Blood-Powered Circuits for Cyborgs

Simplifying Cyborg Circuitry Using Human Blood

Could components made from human blood lead to more seamless interfaces between living tissue and electronics?

Researchers are exploring an unconventional approach to bridging biology and electronics: using human blood to form electronic components. A team in India reports that blood can exhibit memristor behavior, a property long theorized and only recently harnessed in solid-state devices. If developed further, blood-based components could help form more natural, efficient links between neural tissue and electronic devices such as prosthetic limbs, retinal implants, or other cyborg interfaces.

A memristor is a two-terminal passive device whose resistance changes according to the history of voltage and current applied to it, effectively retaining a memory of past electrical activity. The concept was first proposed in 1971 by electrical engineer Leon Chua and later realized in laboratory devices by researchers at Hewlett-Packard using titanium dioxide in 2008. Memristors are of interest for their applications in non-volatile memory, neuromorphic computing, programmable logic, signal processing, and artificial neural networks because their state-dependent conductance can emulate synaptic behavior.

In their study published in the International Journal of Medical Engineering and Informatics, S.P. Kosta and colleagues at the Education Campus Changa in Gujarat describe constructing a simple biological memristor from human blood. Their laboratory device consisted of a 10 ml test tube maintained at 37 °C containing human blood, into which two electrodes were inserted and connected to measurement equipment. Under controlled conditions the blood displayed a clear dependence of resistance on both the polarity and magnitude of applied voltage, and it retained this altered resistance state for several minutes — demonstrating a measurable memory effect.
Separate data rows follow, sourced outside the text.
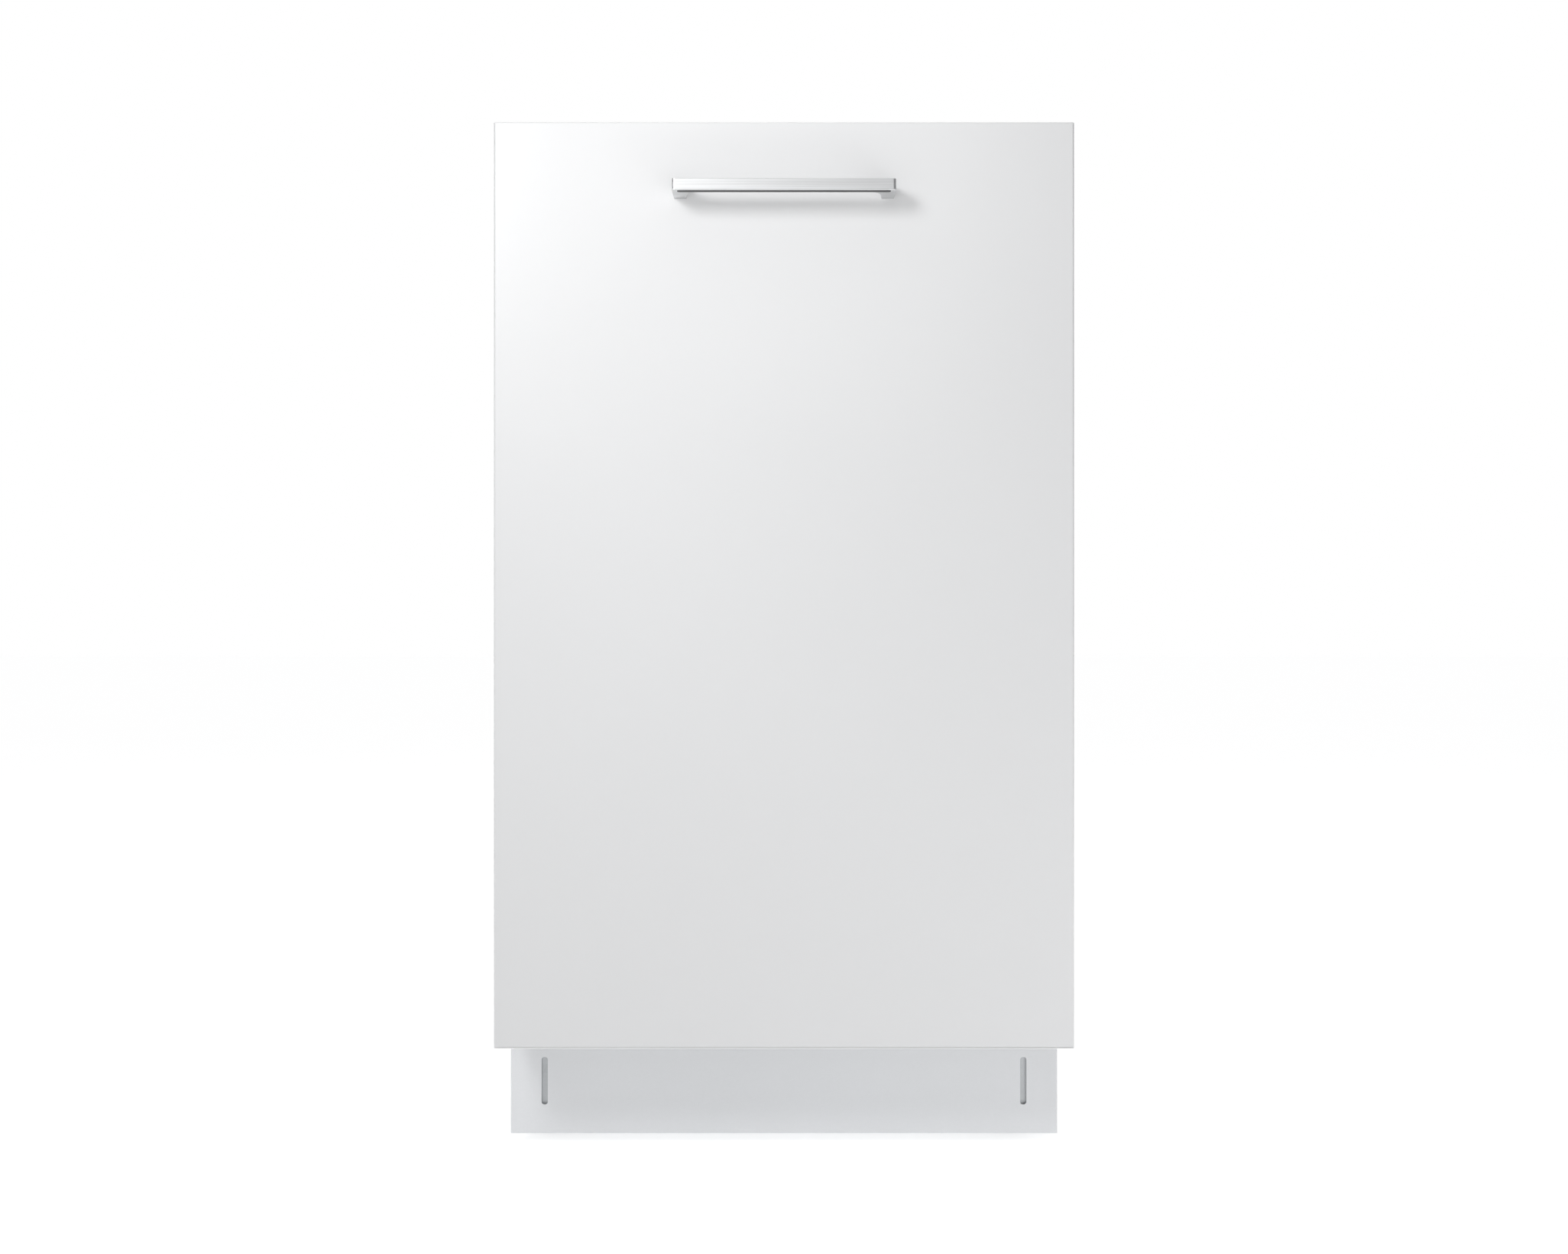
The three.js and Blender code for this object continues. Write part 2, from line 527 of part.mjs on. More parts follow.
function hingeArm(side) {
  const width = [ARM_X, ARM_OUT];
  const [y, z] = [HINGE_Y, HINGE_HEIGHT];
  const strip = outline([
    [y - 39, z + 178], [y - 39, z], [y - 34, z - 7], [y - 4, z - 8.5],
    [y + 4, z + 8], [y - 4, z + 9], [y - 21, z + 18], [y - 21, z + 178],
  ]);
  const hub = axle(9, width, y, z, 16);
  const tail = block(width, [y, TAIL_END + 5], [z - 5, z + 5]);
  const bore = axle(HINGE_PIN_RADIUS + GAP, [ARM_X - 1, ARM_OUT + 1], y, z, 12);
  const hook = axle(2, [SPRING_X - 2, ARM_OUT - 0.5], TAIL_END, z, 8);
  return mirrored("hinge_arm", side, cut(join(alongX(strip, width), hub, tail, hook), bore), zincPlatedSteel);
}

function hingeSpring(side) {
  const coil = post(4.5, SPRING_X, TAIL_END, [SPRING_FOOT + GAP, HINGE_HEIGHT - 2 - GAP]);
  return mirrored("hinge_spring", side, coil, zincPlatedSteel);
}

// ---------------------------------------------------------------- door
function frontPanel() {
  const [w, b] = [WIDTH / 2, FRONT_BEVEL];
  const [low, high] = [FRONT_BOTTOM + b, HEIGHT - b];
  const face = outline([[-w + b, low], [w - b, low], [w - b, high], [-w + b, high]]);
  const board = new THREE.ExtrudeGeometry(face, {
    depth: FRONT_THICKNESS - 2 * b, bevelThickness: b, bevelSize: b, bevelSegments: 1,
  });
  const panel = solid(board.rotateX(Math.PI / 2).translate(0, DOOR_FRONT - b, 0));
  const holes = [-1, 1].map((side) => (side * HANDLE_HOLES) / 2).flatMap((x) => [
    spigot(2.5, x, [FRONT_FACE - 1, DOOR_FRONT + 1], HANDLE_Z, 12),
    spigot(5, x, [DOOR_FRONT - 4, DOOR_FRONT + 1], HANDLE_Z, 12),
  ]);
  return piece("front_panel", cut(panel, ...holes), whiteLacquer);
}

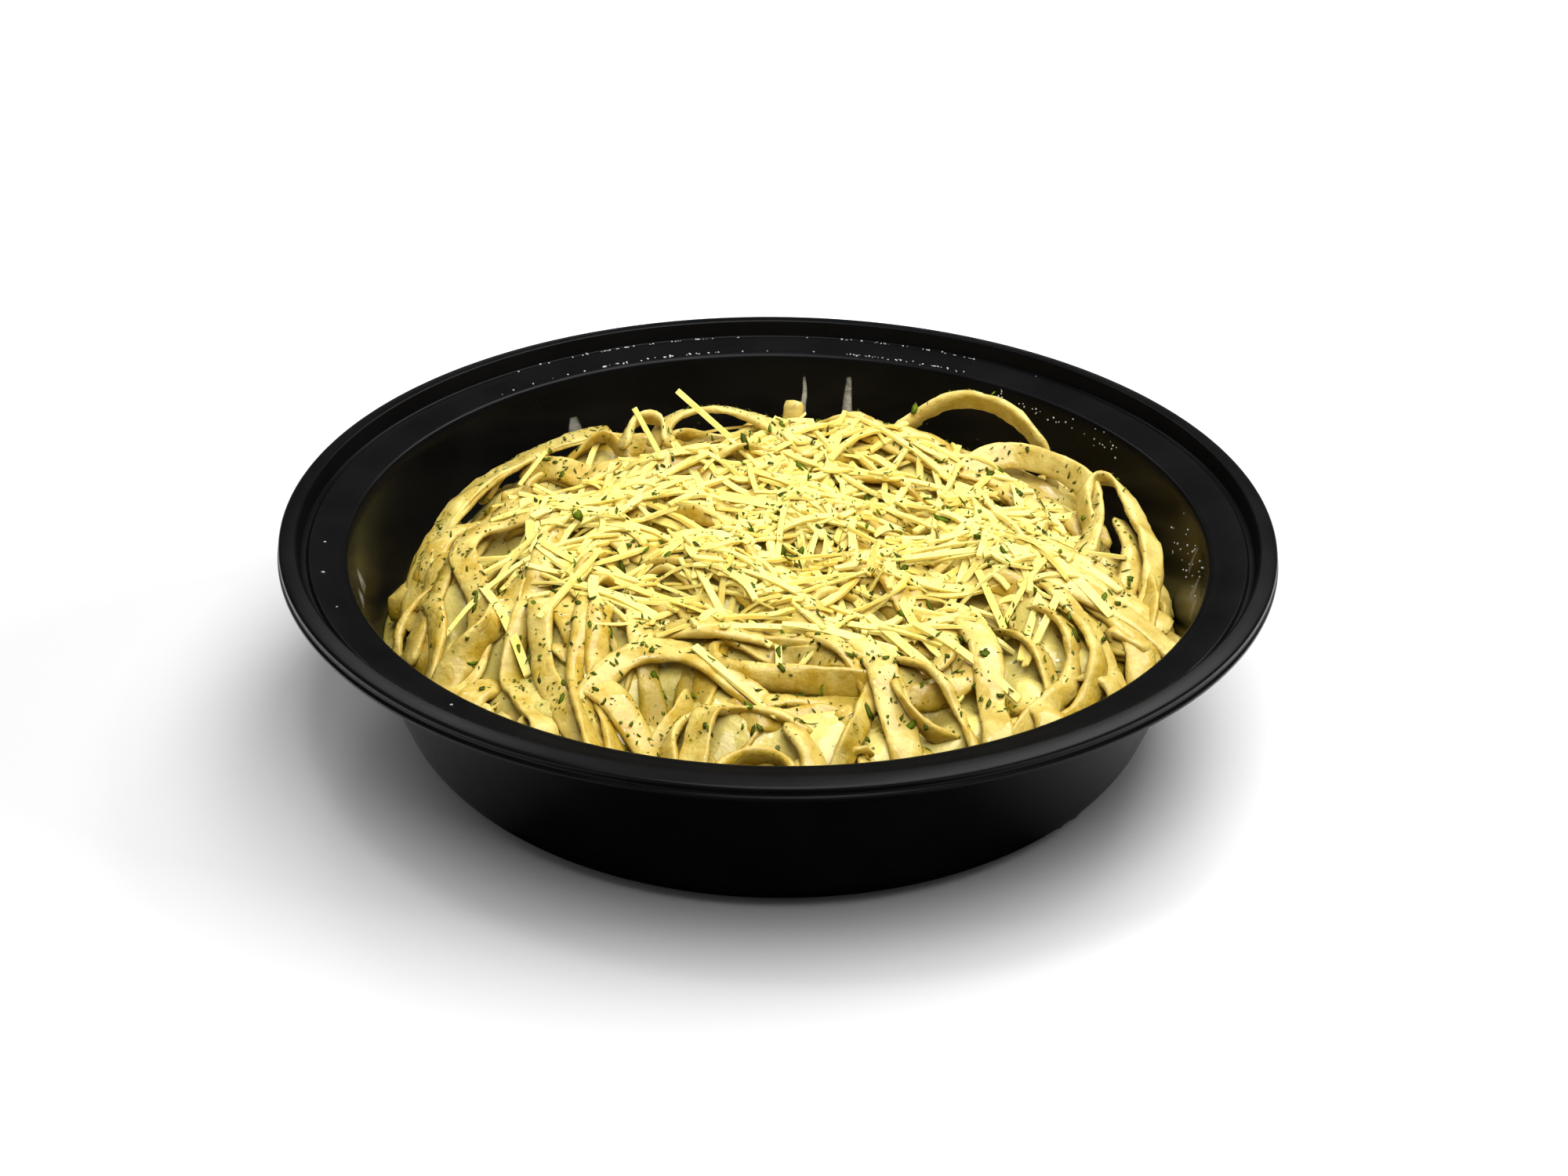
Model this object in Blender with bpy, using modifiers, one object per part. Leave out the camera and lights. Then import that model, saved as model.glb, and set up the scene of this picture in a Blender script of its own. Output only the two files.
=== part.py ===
"""Fettuccine alfredo in a round black takeaway bowl.

Four solids, in metres, +Z up, the origin at the middle of the underside:
  bowl             a thin moulded shell with a flange, a lid groove and a stepped lip
  alfredo_sauce    the cream sauce that fills the bowl's bottom up to its level
  fettuccine       the heap of coated noodles, out to its uneven outline
  shredded_cheese  the loose layer of cheese on top of the heap
"""
import math

import bmesh
import bpy

MM = 0.001

# ---- driving sizes of the bowl ----
OUTER_RADIUS = 114.5 * MM
BOWL_HEIGHT = 52.0 * MM
WALL = 0.9 * MM
BASE_RADIUS = 72.9 * MM
CORNER_RADIUS = 16.7 * MM
FOOT_WIDTH = 9.0 * MM
FOOT_DEPTH = 0.8 * MM
WALL_LEAN = 17.5
WALL_TOP_RADIUS = 100.0 * MM
WALL_BULGE = 0.8 * MM
FLANGE_INNER_RADIUS = 101.1 * MM
FLANGE_INNER_HEIGHT = BOWL_HEIGHT - 4.5 * MM
FLANGE_OUTER_RADIUS = 107.5 * MM
FLANGE_OUTER_HEIGHT = BOWL_HEIGHT - 3.6 * MM
GROOVE_WIDTH = 1.6 * MM
GROOVE_DEPTH = 0.8 * MM
LIP_INNER_RADIUS = 110.0 * MM
LIP_FALL = 0.7 * MM
LIP_ROUND = 1.1 * MM
SKIRT_HEIGHT = 2.6 * MM
BOWL_STEPS = 60

# ---- driving sizes of the food ----
GAP = 0.3 * MM
SAUCE_LEVEL = 30.0 * MM
HEAP_RADIUS = 88.5 * MM
HEAP_WAVE = 1.4 * MM
HEAP_CROWN = 52.0 * MM
HEAP_SHOULDER = 36.5 * MM
HEAP_SPOKES = 64
HEAP_TOP_RINGS = 15
HEAP_SIDE_RINGS = 2
HEAP_BASE_RINGS = 2
FOLD_HEIGHT = 1.3 * MM
FOLD_SPACING = 19.0 * MM
CHEESE_HALF_WIDTH = 63.0 * MM
CHEESE_HALF_DEPTH = 50.0 * MM
CHEESE_FORWARD = 5.0 * MM
CHEESE_THICKNESS = 3.0 * MM
CHEESE_RINGS = 7
CHEESE_LUMP = 4.0 * MM

# Loops of noodle that stand proud: middle x, y, ring radius and rise.
STANDING_LOOPS = (
    (44.0 * MM, 56.0 * MM, 12.0 * MM, 10.0 * MM),
    (74.0 * MM, 14.0 * MM, 10.0 * MM, 6.0 * MM),
    (-20.0 * MM, 50.0 * MM, 15.0 * MM, 3.0 * MM),
    (6.0 * MM, -62.0 * MM, 14.0 * MM, 3.0 * MM),
    (-66.0 * MM, 6.0 * MM, 16.0 * MM, 3.0 * MM),
)
LOOP_WIDTH = 6.0 * MM

# Bundles of noodle that sweep in arcs: middle x, y of the arcs and reach of the bundle.
SWEPT_BUNDLES = (
    (-95.0 * MM, -60.0 * MM, 55.0 * MM),
    (90.0 * MM, -75.0 * MM, 60.0 * MM),
    (-30.0 * MM, 95.0 * MM, 50.0 * MM),
    (95.0 * MM, 45.0 * MM, 45.0 * MM),
)
BUNDLE_HEIGHT = 2.0 * MM
BUNDLE_SPACING = 15.0 * MM

# ---- finishes: colour, roughness, metallic ----
FINISHES = {
    "bowl": ((0.012, 0.012, 0.014, 1.0), 0.32, 0.0),
    "alfredo_sauce": ((0.72, 0.64, 0.38, 1.0), 0.30, 0.0),
    "fettuccine": ((0.83, 0.68, 0.33, 1.0), 0.38, 0.0),
    "shredded_cheese": ((0.90, 0.78, 0.42, 1.0), 0.48, 0.0),
}


def clear_scene():
    """Remove every object that the file opened with."""
    for item in list(bpy.data.objects):
        bpy.data.objects.remove(item, do_unlink=True)


def make_collection(name):
    """Add a collection for the object's parts to the scene."""
    collection = bpy.data.collections.new(name)
    bpy.context.scene.collection.children.link(collection)
    return collection


def make_material(name):
    """Principled material with the part's own colour, roughness and metallic value."""
    colour, roughness, metallic = FINISHES[name]
    material = bpy.data.materials.new(name + "_finish")
    material.use_nodes = True
    shader = material.node_tree.nodes["Principled BSDF"]
    shader.inputs["Base Color"].default_value = colour
    shader.inputs["Roughness"].default_value = roughness
    shader.inputs["Metallic"].default_value = metallic
    return material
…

To test whether this behavior persisted under more realistic conditions, the researchers next created a flowing version of the device where blood moved through a channel while measurements were taken. This dynamic setup also demonstrated memristive behavior. Building on these results, the team plans to miniaturize the design into microchannel devices and to combine multiple flow memristors to implement basic logic or processing functions. Those steps aim to move from a laboratory curiosity toward practical components that might integrate with living tissues.

While this work is preliminary and far from creating direct electronic-biological interfaces in humans, it highlights several important possibilities. Using biological fluids or tissues as part of electronic circuits could reduce mechanical and chemical mismatches at the interface between artificial devices and living cells. A circuit element that mimics the adaptive, history-dependent behavior of synapses may be especially useful for prosthetics and neural interfaces, where smooth, bidirectional communication between electronics and nerve cells is essential.

There remain significant technical and ethical challenges. Long-term stability, biocompatibility, sterility, safety, and reliable control of electrical properties in complex biological media must be demonstrated before any clinical application can be considered. Scaling laboratory demonstrations into microfabricated, reproducible devices that operate safely in or near living tissue will require multidisciplinary advances in materials science, microfluidics, bioelectronics and regulatory guidance.

Nevertheless, the demonstration that human blood can behave as a memristive material adds an intriguing option to the toolbox of bioelectronics. Future work that refines microchannel designs, integrates multiple elements for logic and memory, and tests interactions with neural cells could help determine whether blood-derived components offer practical advantages for building more natural, adaptive cyborg interfaces.

Notes about this research article

Contact: S P Kosta
Source: Inderscience Publishers
Image Source: Image adapted from Flickr image by mize2005 and Wikimedia image by MDougM.
Journal Source: “Human blood liquid memristor” in International Journal of Medical Engineering and Informatics, 2011, 3, 16-29

Researchers found that blood could be used to create memristors, a discovery that may one day support circuitry linking neural tissue to electronic components more effectively. Advances in this area could benefit artificial eyes, prosthetic limbs, and other bioelectronic interfaces.